Matte or Glossy Solar Panels?

The survey shows that most people like matte finishes on solar panels for all parts of the vehicle except the roof, where opinions vary. This choice is about more than just making the panels look good; it also plays a big role in how seamlessly they blend with the rest of the car. Plus, this preference might even influence how well the solar panels work.

The Road Ahead for VIPV

Looking forward, the transition of VIPV from cutting-edge experiments to an everyday feature in our cars depends on tackling some tough challenges in both tech and manufacturing. The global survey not only highlights VIPV's bright future but also points us in the right direction for research and development.
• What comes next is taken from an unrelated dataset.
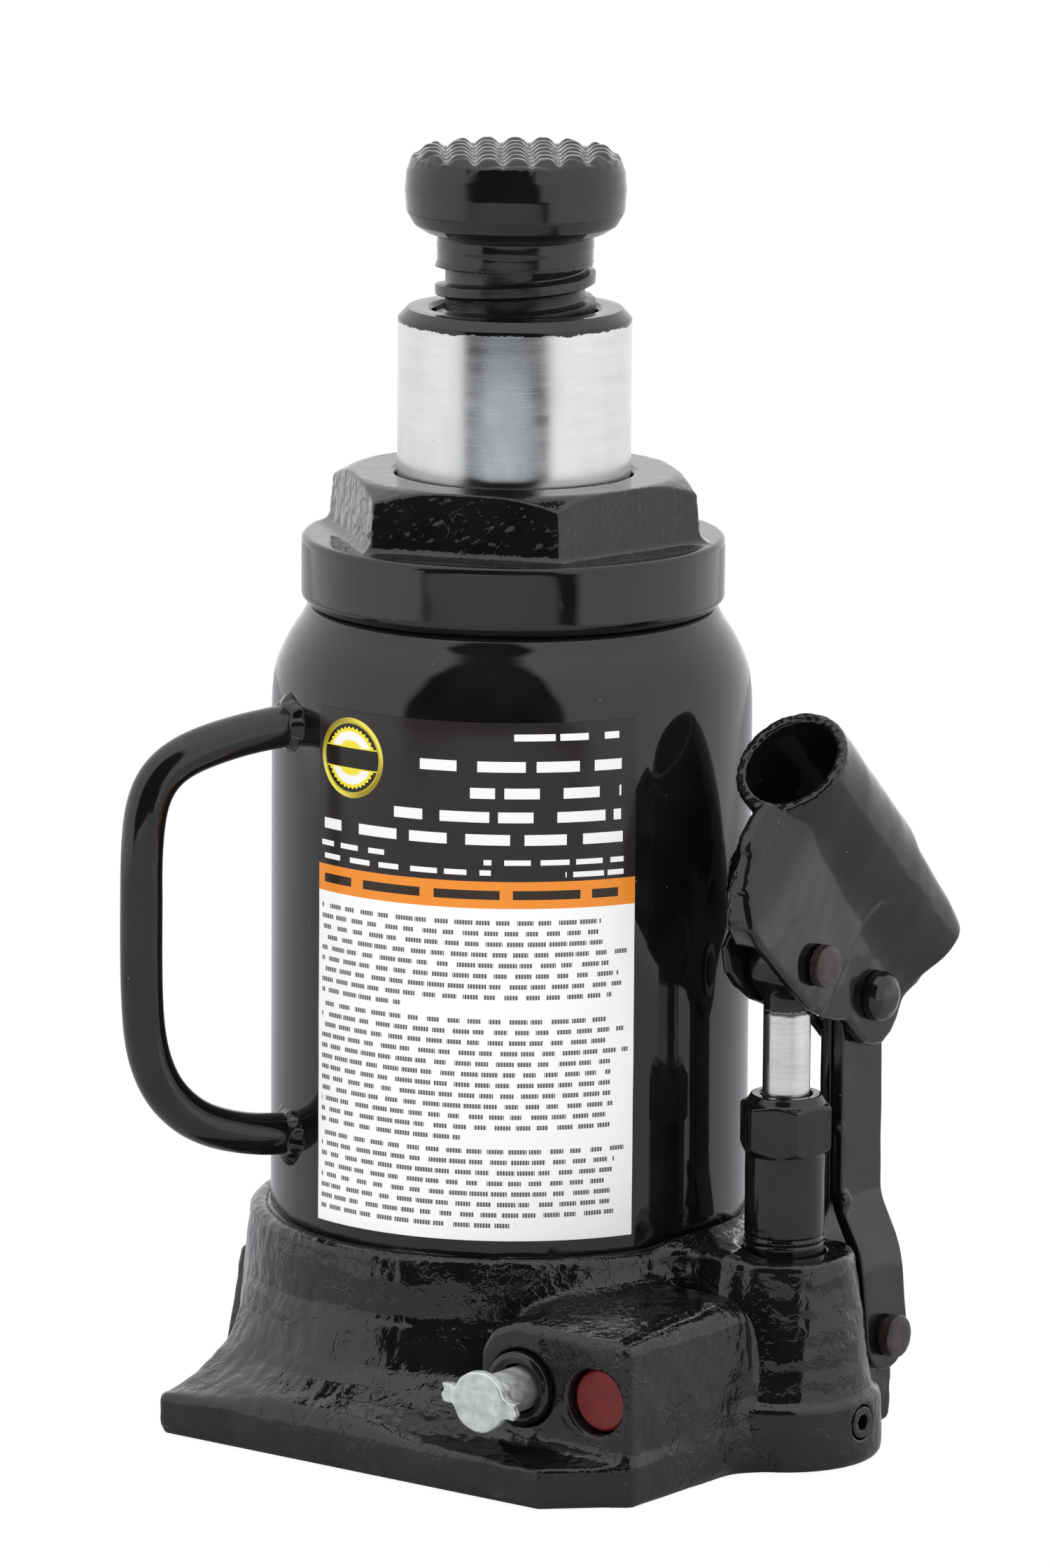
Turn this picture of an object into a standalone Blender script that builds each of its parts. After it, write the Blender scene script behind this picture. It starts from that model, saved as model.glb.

One of the big hurdles for VIPV to become more popular is the high expense — both production and PV panel installation cost. Finding ways to make these processes more efficient and cost-effective is key to making solar-powered cars an attractive option for manufacturers and buyers alike.

Safety is another big deal. It's crucial that the engineers and car makers working on VIPV systems make sure they are not just smart but also safe. Choosing materials that are both lightweight and strong, and packing the cars with essential safety features, will help make them reliable and ready for the road.

Lastly, sparking interest in this technology is crucial. By teaching people about the inner workings of VIPV and highlighting its advantages - not to mention ensuring it's both attractive and effective - we can encourage more individuals to embrace the idea of sun-powered vehicles.

Conclusion

The research shows us what's ahead for solar-powered cars: a mix of hurdles to overcome and chances to shine. As car makers move towards greener and more energy-saving solutions, the concept of vehicle-integrated photovoltaics is getting closer to making a big impact. With more research, creative thinking, and teamwork across different areas, the idea of having solar-powered vehicles everywhere is slowly but surely taking shape.